* SET PROBLEM *
Where a line holds the string "scene", return that line.

* DATA SECTION *
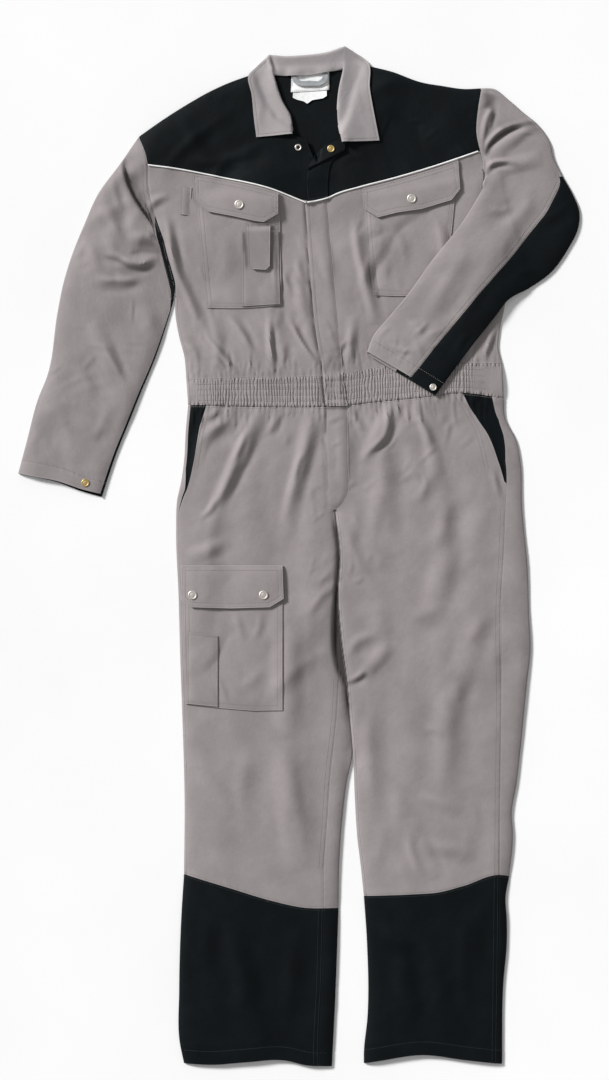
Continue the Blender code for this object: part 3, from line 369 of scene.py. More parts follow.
def meshPiece(name, points, quads, finish, uv=None, shades=None):
    used, quads = np.unique(quads, return_inverse=True)
    quads = quads.reshape(-1, 4)
    points = points[used]
    a, b, c, d = (points[quads[:, k]] for k in range(4))
    volume = (a * np.cross(b, c)).sum() + (a * np.cross(c, d)).sum()
    if volume < 0:
        quads = quads[:, ::-1]
    mesh = bpy.data.meshes.new(name)
    mesh.vertices.add(len(points))
    mesh.vertices.foreach_set("co", toModel(points).astype(np.float32).ravel())
    mesh.loops.add(quads.size)
    mesh.loops.foreach_set("vertex_index", quads.astype(np.int32).ravel())
    mesh.polygons.add(len(quads))
    mesh.polygons.foreach_set("loop_start", np.arange(0, quads.size, 4, dtype=np.int32))
    mesh.update(calc_edges=True)
    if uv is not None:
        layer = mesh.uv_layers.new(name="cloth")
        layer.data.foreach_set("uv", (uv[used] * mm)[quads.ravel()].astype(np.float32).ravel())
    for key, values in (shades or {}).items():
        layer = mesh.attributes.new(key, "FLOAT", "POINT")
        layer.data.foreach_set("value", values[used].astype(np.float32))
    mesh.materials.append(finish)
    mesh.shade_smooth()
    mesh.set_sharp_from_angle(angle=math.radians(cloth["sharp"]))
    return addObject(name, mesh)


def addObject(name, data):
    piece = bpy.data.objects.new(name, data)
    bpy.context.scene.collection.objects.link(piece)
    return piece


def cellCorners(grid, keep):
    return (grid[:-1, :-1][keep], grid[:-1, 1:][keep], grid[1:, 1:][keep], grid[1:, :-1][keep])


def pressOn(grid, thick, keep=None):  # onto the map of the highest cloth so far
    if keep is None:
        keep = np.ones((grid.shape[0] - 1, grid.shape[1] - 1), bool)
    a, b, c, d = cellCorners(grid, keep)
    for u in (0, 1 / 3, 2 / 3, 1):
        for v in (0, 1 / 3, 2 / 3, 1):
            p = (1 - v) * ((1 - u) * a + u * b) + v * ((1 - u) * d + u * c)
            j = np.clip(np.rint((p[:, 0] - mapX[0]) / mapCell).astype(int), 0, len(mapX) - 1)
            i = np.clip(np.rint((p[:, 1] - mapY[0]) / mapCell).astype(int), 0, len(mapY) - 1)
            np.maximum.at(topMap, (i, j), p[:, 2] + thick / 2)


def lengths(grid, axis):
    steps = np.linalg.norm(np.diff(grid, axis=axis), axis=-1)
    start = np.zeros_like(steps.take([0], axis))
    return np.concatenate([start, np.cumsum(steps, axis=axis)], axis=axis)


declared = {}  # the cut of each piece
leastCut = {"side": 10.2, "share": 0.3}  # mm, and the least part of its box that a cut fills


def clothShell(name, grid, finish, slot, thick=None, keep=None, on=None, folds=None):
    thick = thick or cloth["wall"]
    rows, columns = grid.shape[:2]
    if keep is None:
        keep = np.ones((rows - 1, columns - 1), bool)
    normals = squareRims(grid, gridNormals(grid))
    outer, inner = grid + normals * thick / 2, grid - normals * thick / 2
    points = np.vstack([outer.reshape(-1, 3), inner.reshape(-1, 3)])
    across, along = lengths(grid, 1), lengths(grid, 0)
    middle = columns // 2
    u = across - across[:, middle:middle + 1]
    v = np.repeat(along[:, middle:middle + 1], columns, axis=1)
    uv = np.stack([u, v], axis=-1).reshape(-1, 2)
    rim = np.minimum(np.minimum(across, across[:, -1:] - across),
                     np.minimum(along, along[-1:] - along)).ravel()
    folds = foldMap if folds is None else folds
    # painted shade: how dark the fold map draws the cloth's upper surface
    deep = (readMap(folds, grid[..., :2]) * easeIn(grid[..., 2], *cloth["onTop"])).ravel()
    piece = meshPiece(name + "_cloth", points, shellQuads(rows, columns, keep), finish,
                      np.tile(uv, (2, 1)), {"rim": np.tile(rim, 2), "deep": np.tile(deep, 2)})
    pressOn(grid, thick, keep)
    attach(piece, "root")
    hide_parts(name)
    a, b, c, d = cellCorners(grid, keep)
    area = np.linalg.norm(np.cross(c - a, d - b), axis=-1).sum() / 2
    size = (max(across[:, -1].max(), leastCut["side"]), max(along[-1].max(), leastCut["side"]))
    declared[piece.name] = (round(size[0]), round(size[1]), round(area))
    return piece


# Plans: a flat piece from its four edges, by share across and station along
def layPlan(start, end, left, right, trims=(0.0, 0.0)):
    along = np.linspace(0, 1, len(left))[:, None, None]

    def at(shares):
        s = shares[..., None]
        ends = (1 - along) * start(shares) + along * end(shares)
        sides = (1 - s) * left[:, None] + s * right[:, None]
        low = (1 - s) * left[0] + s * right[0]
        high = (1 - s) * left[-1] + s * right[-1]
        places = ends + sides - (1 - along) * low - along * high
        places[0] += trims[0] * unit(places[1] - places[0])
        places[-1] += trims[1] * unit(places[-2] - places[-1])
        return places

    at.rows = len(left)
    at.width = np.linalg.norm(right - left, axis=1)
    return at


def fromLeft(plan, distance):  # share across at a distance in from the left edge
    return distance / plan.width


def fromRight(plan, distance):
    return 1 - distance / plan.width


def spread(first, last, count):
    t = np.linspace(0, 1, count + 1)[None]
    return first[:, None] * (1 - t) + last[:, None] * t


def allRows(plan, shares):
    return plan(np.repeat(shares[None], plan.rows, axis=0))


def lineAt(plan, share):
    return plan(np.full((plan.rows, 1), float(share)))[:, 0]


def raisedTo(height, places):
    return np.concatenate([places, height[..., None]], axis=-1)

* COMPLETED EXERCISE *
Continue the Blender code for this object: part 3, from line 369 of scene.py. More parts follow.
    bpy.context.scene.collection.objects.link(piece)